We had things to do in Budva in the morning, so the decision was made to continue to Budva and do the check in there. We arrived in the Budva bay around 4 in the morning and anchored close to the customs quay.
In the morning, we hoisted the anchor and moored at the customs quay. They checked our passports and I had to write up a Montenegro crew list, because apparently Croatian crewlist is no good here. After that, they informed us that we need to purchase a vignette for the boat (which we knew), but the harbour master’s office is closed on Sunday, so we have to do that Monday at 8 o’clock. After asking if we can sail around Budva that day, the officer said it was “probably OK”. What a great peace of mind that provided.
Anyway, we returned to sea. The wind was favorable, so we enjoyed some wonderful sailing and met some friends during the day, which was the main reason we wanted to be in Budva.

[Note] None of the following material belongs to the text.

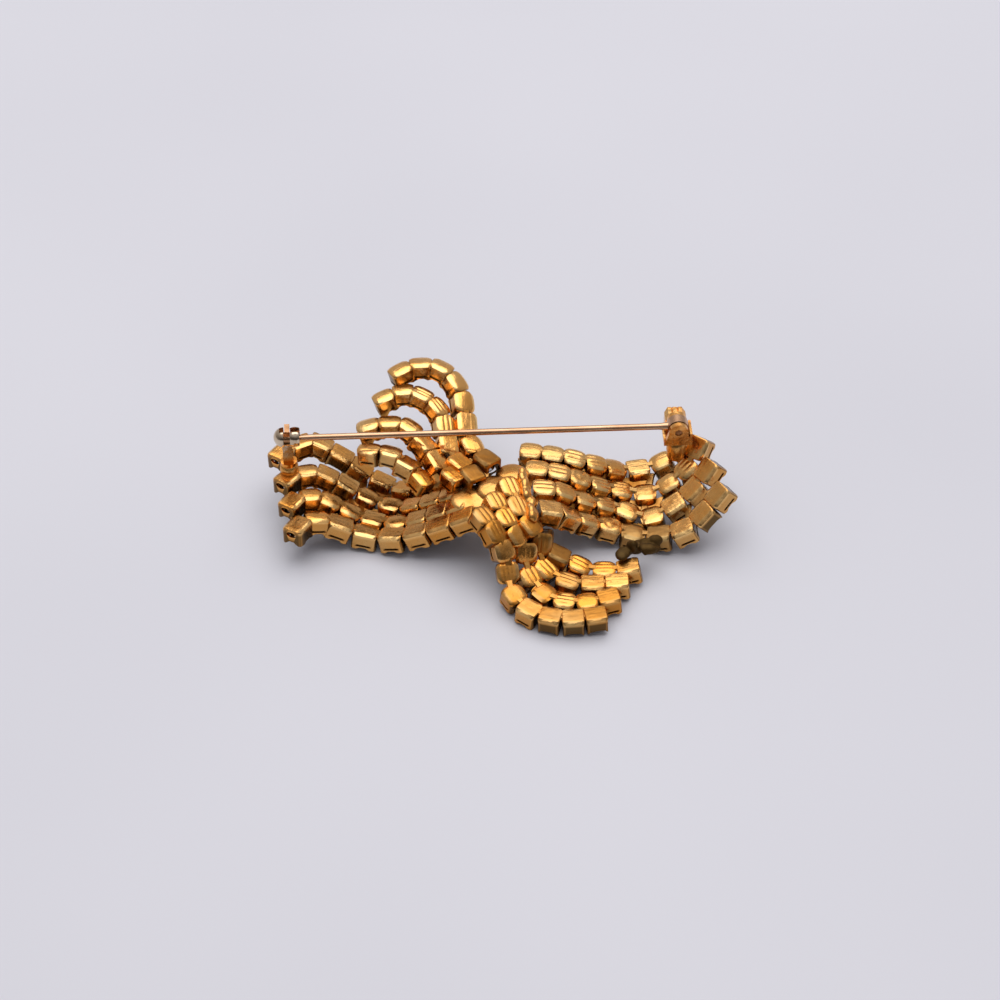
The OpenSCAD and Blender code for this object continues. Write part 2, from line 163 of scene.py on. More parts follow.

In the evening, we came to the Budva marina and moored there. The concierge took our papers, but was surprised we did not have the vignette. I explained that the harbour master’s office was closed on Sunday and that we will get the vignette in the morning. She was not sure what to do. It seemed we were the first ever boat to arrive in Budva on Sunday. After making some calls, they took me again to the border police booth. The officers told her the same thing I did, so the marina staff decided to let us stay for the night.
In the morning I took all the ship papers to the harbour master’s office. Finally, we were going to get all the formalities sorted and could go do what we came here to do – sail. However, after thoroughly checking the papers, the harbour master informed me, that the boat does not have a valid third-party liability insurance and therefore he cannot issue me the vignette. He pointed to a fine print in the insurance policy, where it stated that the policy is valid only in Croatian national waters. Although I cannot fully understand Croatian, I did understand this sentence. I phoned the charter company, who claimed the boat has insurance, but they cannot help me in any way now. “I told you to go to Zelenika,” the Croatian base manager said. Now I understood why he said it.
The Budva harbour master indirectly confirmed, that the check in procedure Zelenika is very lax and that they let many boats from Croatia pass without insurance. Whether that is because someone slipped them some money or just negligence, I do not know.
We had two choices:
- check out of Montenegro again, go to Zelenika, try to check in there and return to Montenegro; or
- check out of Montenegro, go back to Croatia and spend the rest of our trip there.
The fact, however, remained, that we probably really did not have a valid insurance for the boat in Montenegro and should anything happen, who knows how it would end. So we decided to go back to Croatia and leave the Bay of Kotor for next time.
We sailed back past the mouth of Boka Kotorska to Cavtat, which is the first port in Croatia coming from Montenegro. We docked at the customs quay, only to be told that it’s closed for the night and we have to go another 10 miles to Gruž to do the check in.
When checking in, I realized I do not have the boat registration with me. Cold sweat came over me. I must have left it in Budva. The border police made copies, but they probably left the original in the copier. They made copies of several of the boat documents, lot of paper was handed over from one side to the other. Then I remembered, that the harbour master made copies of the registration and handed them over to me, when he refused to give us the vignette. That saved the day, because the copies were enough for the police officer.
Luckily, we had one member of our crew in Budva still on some business. He was supposed to meet us back in Cavtat the day after. After a lot searching, the Budva border police finally found the original registration papers and gave them to our crew member, who brought them over. Phew.
We spent the rest of the week sailing in Croatia.
After returning, the charter company clerk claimed she was unaware, that the boat had no insurance for Montenegro. She said she’ll “check with the boat owner”, which was yet another company. I’m pretty much convinced they knew and were just trying to save money. I did not press the issue further, because fortunately nothing bad happened and we wanted to go home in peace.
- Triple check your boat has insurance outside of Croatia and demand written proof. Not just for yourself but for Montenegro officials.
- Try to avoid crossing the border during weekend or at night. If you really need to, look up phone numbers and call beforehand, so you are sure someone will be there.